Infinite Tuesday: An Autobiographical Riff by Michael Nesmith

Infinite Tuesday: An Autobiographical Riff by Michael Nesmith

Author:Michael Nesmith [Nesmith, Michael]
Language: eng
Format: epub, azw3
ISBN: 9781101907504
Publisher: Crown/Archetype
Published: 2017-04-17T21:00:00+00:00


Kathryn and I concentrated on setting up a record-distribution company and getting The Prison out as our first release. Because it was a curious piece, to say the least, the going was slow and arduous. The pushback from the press had been devastating; the reviews were aggressively disdainful or cruelly dismissive. But the hippie community I had been orbiting was enthusiastic and embraced the work. Those who enjoyed it needed no rationale, and they were encouraging in their enjoyment. Hope sprang.
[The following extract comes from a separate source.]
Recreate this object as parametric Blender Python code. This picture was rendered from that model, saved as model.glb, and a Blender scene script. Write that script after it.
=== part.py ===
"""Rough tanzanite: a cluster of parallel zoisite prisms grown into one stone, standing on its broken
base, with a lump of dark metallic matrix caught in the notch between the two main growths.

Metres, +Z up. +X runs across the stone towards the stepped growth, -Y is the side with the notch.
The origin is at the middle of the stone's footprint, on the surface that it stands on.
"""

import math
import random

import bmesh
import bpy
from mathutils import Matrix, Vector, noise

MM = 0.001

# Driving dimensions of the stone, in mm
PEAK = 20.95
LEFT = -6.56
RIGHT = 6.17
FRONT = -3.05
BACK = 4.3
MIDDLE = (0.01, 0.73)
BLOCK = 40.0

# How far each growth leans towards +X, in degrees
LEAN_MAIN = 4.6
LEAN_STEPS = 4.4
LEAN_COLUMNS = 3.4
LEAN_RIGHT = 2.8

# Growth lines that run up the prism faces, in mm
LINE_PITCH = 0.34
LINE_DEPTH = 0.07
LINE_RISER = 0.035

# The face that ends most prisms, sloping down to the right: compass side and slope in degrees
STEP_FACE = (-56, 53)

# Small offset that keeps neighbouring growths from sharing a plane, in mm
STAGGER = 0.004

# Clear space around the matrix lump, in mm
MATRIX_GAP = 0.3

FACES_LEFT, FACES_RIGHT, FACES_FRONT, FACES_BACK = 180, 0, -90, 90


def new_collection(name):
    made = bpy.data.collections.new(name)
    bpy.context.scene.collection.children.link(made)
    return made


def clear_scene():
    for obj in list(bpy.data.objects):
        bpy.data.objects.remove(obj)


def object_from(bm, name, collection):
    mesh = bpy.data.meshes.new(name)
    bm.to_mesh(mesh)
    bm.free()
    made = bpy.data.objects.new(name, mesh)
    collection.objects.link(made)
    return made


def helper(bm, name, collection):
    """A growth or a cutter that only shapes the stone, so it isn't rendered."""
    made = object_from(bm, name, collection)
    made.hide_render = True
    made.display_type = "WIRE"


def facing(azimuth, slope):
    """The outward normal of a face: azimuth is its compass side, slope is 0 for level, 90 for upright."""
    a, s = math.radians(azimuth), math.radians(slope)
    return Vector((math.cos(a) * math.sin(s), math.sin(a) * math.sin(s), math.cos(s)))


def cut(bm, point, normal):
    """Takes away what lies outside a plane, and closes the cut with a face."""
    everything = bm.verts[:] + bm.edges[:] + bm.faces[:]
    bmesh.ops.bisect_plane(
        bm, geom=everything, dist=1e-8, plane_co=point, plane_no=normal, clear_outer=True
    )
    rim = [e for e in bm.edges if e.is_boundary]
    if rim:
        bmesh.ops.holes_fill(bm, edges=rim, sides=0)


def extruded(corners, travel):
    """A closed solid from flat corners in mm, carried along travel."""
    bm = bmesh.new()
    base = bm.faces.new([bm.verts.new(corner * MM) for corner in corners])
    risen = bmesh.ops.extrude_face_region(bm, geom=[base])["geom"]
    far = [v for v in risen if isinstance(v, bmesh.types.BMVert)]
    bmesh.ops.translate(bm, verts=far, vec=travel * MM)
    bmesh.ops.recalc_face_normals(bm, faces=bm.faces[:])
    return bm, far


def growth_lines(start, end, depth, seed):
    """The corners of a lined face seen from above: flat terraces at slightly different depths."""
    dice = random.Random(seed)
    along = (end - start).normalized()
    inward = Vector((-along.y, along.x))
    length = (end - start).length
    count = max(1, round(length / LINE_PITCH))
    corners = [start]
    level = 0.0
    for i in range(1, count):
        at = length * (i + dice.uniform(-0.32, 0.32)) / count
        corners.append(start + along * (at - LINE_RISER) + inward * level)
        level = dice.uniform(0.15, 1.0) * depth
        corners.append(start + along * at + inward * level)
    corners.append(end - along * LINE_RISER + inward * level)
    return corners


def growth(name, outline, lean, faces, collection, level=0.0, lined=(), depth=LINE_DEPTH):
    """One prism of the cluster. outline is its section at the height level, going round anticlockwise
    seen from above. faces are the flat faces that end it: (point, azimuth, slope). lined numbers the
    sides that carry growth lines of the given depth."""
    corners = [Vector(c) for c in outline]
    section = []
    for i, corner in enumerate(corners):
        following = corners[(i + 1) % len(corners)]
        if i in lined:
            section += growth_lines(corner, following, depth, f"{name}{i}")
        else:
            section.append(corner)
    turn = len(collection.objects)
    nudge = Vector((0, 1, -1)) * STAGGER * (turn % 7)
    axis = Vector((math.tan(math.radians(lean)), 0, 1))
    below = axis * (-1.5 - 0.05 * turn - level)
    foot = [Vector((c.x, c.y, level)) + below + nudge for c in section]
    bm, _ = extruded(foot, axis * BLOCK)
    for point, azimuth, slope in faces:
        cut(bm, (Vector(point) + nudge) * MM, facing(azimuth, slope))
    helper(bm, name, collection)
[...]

We had not managed to sell any records to speak of, only a few hundred, and it looked as if a concert presentation might help open the work to wider appreciation. I decided that I should figure out a way to perform the piece live. This would be difficult, since the work required careful listening and reading at the same time to get the full intended effect. I tried to solve the problem with a presentation where I would read the story and then sing the songs in the interstices of the storytelling. It was a clumsy fix, but it connected with the hippie-yogi culture. I tried it out at a small college north of San Francisco in a presentation that Jots set up. The reaction was very positive, and this gave me more hope.
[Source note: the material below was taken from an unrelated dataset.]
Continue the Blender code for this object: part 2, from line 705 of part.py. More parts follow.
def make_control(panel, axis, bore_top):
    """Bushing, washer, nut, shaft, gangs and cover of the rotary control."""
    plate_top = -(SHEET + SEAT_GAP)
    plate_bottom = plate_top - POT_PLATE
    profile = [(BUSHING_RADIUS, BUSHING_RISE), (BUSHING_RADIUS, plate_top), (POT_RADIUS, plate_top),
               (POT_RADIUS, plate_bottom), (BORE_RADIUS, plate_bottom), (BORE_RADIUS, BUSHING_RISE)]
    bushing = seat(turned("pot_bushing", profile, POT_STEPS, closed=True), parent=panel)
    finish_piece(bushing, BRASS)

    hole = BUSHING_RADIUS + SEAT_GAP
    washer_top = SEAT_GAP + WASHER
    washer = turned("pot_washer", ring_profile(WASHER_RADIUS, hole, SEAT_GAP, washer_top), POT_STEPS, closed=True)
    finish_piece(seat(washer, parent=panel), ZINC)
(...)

I decided to try using a dance troupe that would perform to the music, and maybe there would be some way to make that work with the prose as well. I would read the book, the dancers would dance, the songs would inspire, and perhaps all would be fine.

I found the choreographer Carlos Carvajal and his dance troupe in San Francisco, set up a concert performance of The Prison at the Palace of Fine Arts, and began regular rehearsals with them. Even though it felt natural to me, the rehearsals revealed something amiss, ungrounded. I started to feel there was something missing that I could not provide.
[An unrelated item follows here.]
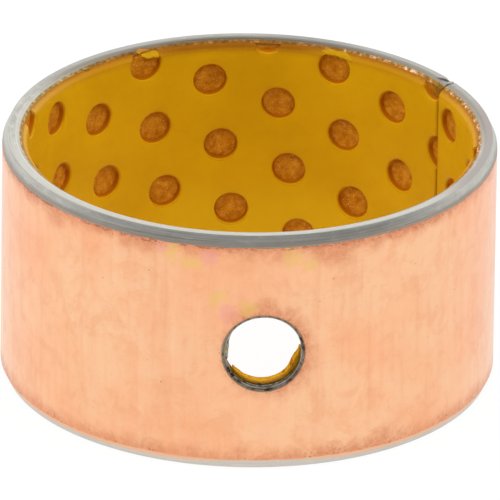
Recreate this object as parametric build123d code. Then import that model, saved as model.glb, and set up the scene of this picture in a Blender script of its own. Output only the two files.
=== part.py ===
"""Wrapped composite plain-bearing bush with a row-and-column field of grease pockets.

A strip of four bonded layers is rolled into a ring until its two ends butt together. From the
outside in, the layers are a copper flash plating, the steel backing, a thin coat of sintered
bronze and the acetal lining that runs on the shaft. The lining carries a slanting field of round
grease pockets whose floors are the bare bronze. One oil hole goes through the wall, half way up.

Units are millimetres. The axis of the bush is Z and its lower end stands on Z = 0. Angles are
measured round Z, counter-clockwise from above, from the oil hole, which faces -Y.
"""

from build123d import *
import math
import os

# Bore, width and the four layers of the wall, from the shaft outwards.
bore_diameter = 35.0
bush_width = 20.0
lining_thickness = 0.50
bronze_thickness = 0.15
steel_thickness = 1.33
plating_thickness = 0.02

# Ends of the bush: bevels on both edges of the wall, with their angles taken from the axis.
outer_bevel_length = 0.80
outer_bevel_angle = 25.0
inner_bevel_length = 0.70
inner_bevel_angle = 52.5

# Butt joint of the rolled strip.
joint_angle = 118.4
joint_gap = 0.12
joint_edge_break = 0.10

# Oil hole. The acetal springs back a little after drilling, so its hole is the smaller one.
oil_hole_diameter = 6.0
oil_hole_deburr = 0.20
lining_springback = 0.10

# Grease pockets: size on the bore surface, slope of the pressed side wall, and the number of flat
# sides that stand for its round wall, which keeps the many pockets light.
pocket_diameter = 2.75
pocket_wall_angle = 18.0
pocket_sides = 20

# Field of pockets, unrolled: two directions with their own pitch and slope from the
# circumference, and one pocket centre placed from the joint and the lower end.
row_pitch = 5.82
row_slope = 20.5
column_pitch = 5.74
column_slope = 80.9
first_pocket_arc = 19.97
first_pocket_height = 11.04

# Extra reach of the cutting tools past the faces that they cut, and where a section drawn on the
# XZ plane lies.
reach = 1.0
section_angle = 90.0

# Radii where one layer ends and the next begins, depths of the bevels, and the height at which the
# lower bevel cuts off the back of the lining.
bore_radius = bore_diameter / 2
bronze_radius = bore_radius + lining_thickness
steel_radius = bronze_radius + bronze_thickness
plating_radius = steel_radius + steel_thickness
outer_radius = plating_radius + plating_thickness
outer_bevel_depth = outer_bevel_length * math.tan(math.radians(outer_bevel_angle))
inner_bevel_depth = inner_bevel_length * math.tan(math.radians(inner_bevel_angle))
lining_end = inner_bevel_length * max(0, 1 - lining_thickness / inner_bevel_depth)


def ring(corners):
    """A section, given as (radius, height) corners, turned once round the axis from the joint."""
    section = make_face(Polyline(*corners, close=True))
    turned = revolve(Plane.XZ * section, Axis.Z, 360)
    return Rot(0, 0, joint_angle - section_angle) * turned


def turned_wall():
    """The whole wall as one ring, with the bevels of both ends."""
    corners = [
        (bore_radius, inner_bevel_length),
        (bore_radius + inner_bevel_depth, 0),
        (outer_radius - outer_bevel_depth, 0),
        (outer_radius, outer_bevel_length),
        (outer_radius, bush_width - outer_bevel_length),
        (outer_radius - outer_bevel_depth, bush_width),
        (bore_radius + inner_bevel_depth, bush_width),
        (bore_radius, bush_width - inner_bevel_length),
    ]
    return ring(corners)


def joint_tool():
    """A slot through the wall, flared where the strip's end faces meet the bore and the outside."""
    half_gap = joint_gap / 2
    flare = half_gap + joint_edge_break + reach
    right_side = [
        (flare, -(bore_radius - reach)),
        (half_gap, -(bore_radius + joint_edge_break)),
        (half_gap, -(outer_radius - joint_edge_break)),
        (flare, -(outer_radius + reach)),
    ]
    left_side = [(-x, y) for x, y in reversed(right_side)]
    outline = make_face(Polyline(*right_side, *left_side, close=True))
    slot = extrude(Pos(0, 0, -reach) * outline, amount=bush_width + 2 * reach)
    return Rot(0, 0, joint_angle) * slot


def oil_hole_tool(diameter):
    """A drill that enters from -Y, half way up the bush."""
    length = outer_radius + reach
    drill = Cylinder(diameter / 2, length, rotation=(90, 0, 0))
    return Pos(0, -length / 2, bush_width / 2) * drill


def drilled_wall(wall):
    """The wall with the oil hole, its outer edge deburred."""
    drilled = wall - oil_hole_tool(oil_hole_diameter)
    hole_mouth = Vector(0, -outer_radius, bush_width / 2)
    mouth_edge = drilled.edges().sort_by_distance(hole_mouth)[0]
    return chamfer(mouth_edge, oil_hole_deburr)


def layer(wall, inner_radius, outer_radius):
    """What a layer between two radii takes of the wall."""
    corners = [
        (inner_radius, -reach),
        (outer_radius, -reach),
        (outer_radius, bush_width + reach),
        (inner_radius, bush_width + reach),
    ]
    return wall & ring(corners)


def pocket_centres():
    """Places of the pockets as (angle from the joint in degrees, height)."""
    row_arc = row_pitch * math.cos(math.radians(row_slope))
    row_rise = row_pitch * math.sin(math.radians(row_slope))
    column_arc = column_pitch * math.cos(math.radians(column_slope))
    column_rise = column_pitch * math.sin(math.radians(column_slope))
    circumference = 2 * math.pi * bore_radius
    pocket_radius = pocket_diameter / 2
    steps = math.ceil((circumference + bush_width) / min(row_pitch, column_pitch)) + 1
    centres = []
    for row in range(-steps, steps + 1):
        for column in range(-steps, steps + 1):
            arc = first_pocket_arc + row * row_arc + column * column_arc
            height = first_pocket_height + row * row_rise + column * column_rise
            on_strip = -pocket_radius < arc < circumference + pocket_radius
            in_width = -pocket_radius < height < bush_width + pocket_radius
            if on_strip and in_width:
                centres.append((math.degrees(arc / bore_radius), height))
    return centres


def pocket_punch():
    """The tapered punch that presses one pocket through to the bronze, pointing to -Y."""
    taper = math.tan(math.radians(pocket_wall_angle))
    length = lining_thickness + 2 * reach
    wide_radius = pocket_diameter / 2 + reach * taper
    tip_radius = wide_radius - length * taper
    wide_end = RegularPolygon(wide_radius, pocket_sides)
    tip = Pos(0, 0, length) * RegularPolygon(tip_radius, pocket_sides)
    return Pos(0, reach - bore_radius, 0) * Rot(90, 0, 0) * loft([wide_end, tip], ruled=True)


def pocket_tool(punch, angle, height):
    """The punch at the place of one pocket, trimmed at the joint.

    Where a pocket opens both at the joint and at an end of the strip, it takes the loose corner
    between the two as well.
    """
    tool = Pos(0, 0, height) * punch
    joint_distance = math.radians(min(angle, 360 - angle)) * bore_radius
    end_distance = min(height, bush_width - height) - lining_end
    joint_side = 1 if angle < 180 else -1
    end_side = -1 if height < bush_width / 2 else 1
    if max(joint_distance, end_distance) < pocket_diameter / 2:
        tool = tool + corner_block(height, -joint_side, end_side)
    tool = Rot(0, 0, angle) * tool
    if joint_distance < pocket_diameter:
        tool = tool & strip_side(joint_side)
    return Rot(0, 0, joint_angle) * tool


def corner_block(height, side, end_side):
    """A block from a pocket's centre past the joint on one side and past the nearer end."""
    corner = Box(pocket_diameter, lining_thickness + 2 * reach, pocket_diameter)
    across = side * pocket_diameter / 2
    middle = -bore_radius - lining_thickness / 2
    along = height + end_side * pocket_diameter / 2
    return Pos(across, middle, along) * corner


def strip_side(side):
    """The space on one side of the joint: 1 at the start of the strip, -1 at its end."""
    size = 2 * pocket_diameter + 2 * reach
    block = Box(size, size, bush_width + 2 * size)
    return Pos(side * size / 2, -bore_radius, bush_width / 2) * block


def lining(wall):
    """The acetal layer with its smaller oil hole and all its grease pockets."""
    drilled = wall - oil_hole_tool(oil_hole_diameter - 2 * lining_springback)
    plain = layer(drilled, bore_radius - reach, bronze_radius)
    punch = pocket_punch()
    return plain - [pocket_tool(punch, angle, height) for angle, height in pocket_centres()]


wall = turned_wall() - joint_tool()
metal_wall = drilled_wall(wall)
parts = {
    "copper_plating": layer(metal_wall, plating_radius, outer_radius + reach),
    "steel_backing": layer(metal_wall, steel_radius, plating_radius),
    "bronze_interlayer": layer(metal_wall, bronze_radius, steel_radius),
    "acetal_lining": lining(wall),
}

os.makedirs("parts", exist_ok=True)
for name, part in parts.items():
    export_step(part, f"parts/{name}.step")
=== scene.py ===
import math

import bpy
import numpy as np
from mathutils import Matrix, Vector, noise
from mathutils.geometry import delaunay_2d_cdt


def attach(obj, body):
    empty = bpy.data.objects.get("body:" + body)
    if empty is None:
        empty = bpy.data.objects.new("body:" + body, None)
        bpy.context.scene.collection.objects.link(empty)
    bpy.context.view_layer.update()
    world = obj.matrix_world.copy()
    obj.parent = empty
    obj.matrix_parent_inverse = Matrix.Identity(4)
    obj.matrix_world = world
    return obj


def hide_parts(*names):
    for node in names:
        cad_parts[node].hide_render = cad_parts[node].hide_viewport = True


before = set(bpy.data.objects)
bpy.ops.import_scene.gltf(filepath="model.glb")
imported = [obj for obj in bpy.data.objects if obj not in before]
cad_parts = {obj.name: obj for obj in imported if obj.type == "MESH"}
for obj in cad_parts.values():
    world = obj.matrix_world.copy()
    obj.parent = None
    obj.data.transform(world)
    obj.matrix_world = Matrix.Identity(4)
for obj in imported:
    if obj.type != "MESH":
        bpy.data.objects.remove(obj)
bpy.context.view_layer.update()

# ---- sizes, in mm and degrees, as in the CAD
BORE = 17.5  # inner radius of the lining,
BRONZE = 18.0  # of the bronze,
STEEL = 18.15  # of the steel
PLATE = 19.48  # and of the plating
OUTER = 19.5
PLATING = 0.02
WIDTH = 20.0
OUTER_BEVEL = (0.80, 0.80 * math.tan(math.radians(25.0)))  # length along the axis, depth
INNER_BEVEL = (0.70, 0.70 * math.tan(math.radians(52.5)))
JOINT_ANGLE = 118.4
JOINT_GAP = 0.12
HOLE_METAL = 3.0  # radius of the oil hole in the steel and bronze,
HOLE_LINING = 2.9  # in the lining
HOLE_PLATE = 3.24  # and in the plating, whose edge is torn
DEBURR = 0.20
POCKET = 2.75 / 2  # radius of a pocket at the bore
POCKET_SLOPE = math.tan(math.radians(18.0))
ROW_PITCH, ROW_SLOPE = 5.82, 20.5  # the two directions of the field of pockets
COLUMN_PITCH, COLUMN_SLOPE = 5.74, 80.9
FIRST_POCKET = (19.97, 11.04)  # arc from the joint, height
LATTICE_REACH = 30  # rows and columns tried each way
LINING = BRONZE - BORE
ARC = 2 * math.pi * BORE  # length of the unrolled lining
HOLE_ARC = ARC * (360.0 - JOINT_ANGLE) / 360.0  # where the oil hole is on it
MM = 0.001


def link(obj):
    bpy.context.scene.collection.objects.link(obj)
    return obj


def smoothstep(a, b, x):
    t = np.clip((np.asarray(x, float) - a) / (b - a), 0.0, 1.0)
    return t * t * (3 - 2 * t)


def fbm(points, scale, octaves, seed):
    """Perlin noise, about -1 to 1, at an array of 3-D points."""
    out = np.zeros(len(points))
    amp = 1.0
    total = 0.0
    for octave in range(octaves):
        offset = seed * 17.31 + octave * 5.7
        out += amp * np.array([
            noise.noise(Vector((x * scale + offset, y * scale - offset, z * scale + 2 * offset)))
            for x, y, z in points])
        total += amp
        scale *= 2.0
        amp *= 0.5
    return out / total * 1.6


def flat_fbm(x, y, scale, octaves, seed):
    return fbm(np.column_stack([x, y, np.zeros_like(x)]), scale, octaves, seed)


def on_ring(arc, z, r):
    """Points of the rolled strip: arc from the joint at the bore radius, height and radius, in mm."""
    angle = np.asarray(arc) / BORE + math.radians(JOINT_ANGLE)
    r = np.asarray(r)
    return np.stack([r * np.sin(angle), -r * np.cos(angle), np.broadcast_to(z, angle.shape)], axis=-1)


def make_mesh(name, verts, faces, smooth_angle):
    """A mesh object from vertices in mm, smooth shaded with sharp edges past an angle."""
    verts = np.asarray(verts)
    used = np.zeros(len(verts), bool)
    for face in faces:
        used[list(face)] = True
    index = np.cumsum(used) - 1
    faces = [tuple(index[list(face)].tolist()) for face in faces]
    mesh = bpy.data.meshes.new(name)
    mesh.from_pydata((verts[used] * MM).tolist(), [], faces)
    mesh.validate()
    mesh.shade_smooth()
    mesh.set_sharp_from_angle(angle=math.radians(smooth_angle))
    return link(bpy.data.objects.new(name, mesh))


# ---- the field of pockets on the unrolled lining
def pocket_centres():
    row_turn, column_turn = math.radians(ROW_SLOPE), math.radians(COLUMN_SLOPE)
    row = (ROW_PITCH * math.cos(row_turn), ROW_PITCH * math.sin(row_turn))
    column = (COLUMN_PITCH * math.cos(column_turn), COLUMN_PITCH * math.sin(column_turn))
    steps = range(-LATTICE_REACH, LATTICE_REACH + 1)
    centres = []
    for i in steps:
        for j in steps:
            arc = FIRST_POCKET[0] + i * row[0] + j * column[0]
            height = FIRST_POCKET[1] + i * row[1] + j * column[1]
            if -POCKET < arc < ARC + POCKET and -POCKET < height < WIDTH + POCKET:
                centres.append((arc, height))
    return np.array(centres)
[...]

I was in my late twenties, and on top of my flagging confidence in The Prison as a play, my mother was beside herself with worry about me and my future, especially now that the counterculture bus had made a stop at my studio. Had it not been for the fact that she liked The Prison, she might have tried to persuade me to leave the arts and show business behind and join her in the office-supply business, but she didn’t. Her marriage was coming apart as well by then and she said she had found some comfort in listening to and reading The Prison.

However, her enjoyment of it did not lessen her reluctance to accept into her life the yogis who had wound their way into mine. Her Carmel visits did become more regular, and our discussions more pointed. She was certain that the hippie element was not spiritual or even cultural but political at its root, and that it was bad for America—and she began to aggressively push this idea. She rejected their spiritual teachings out of hand and encouraged me to stay with her religion and politics.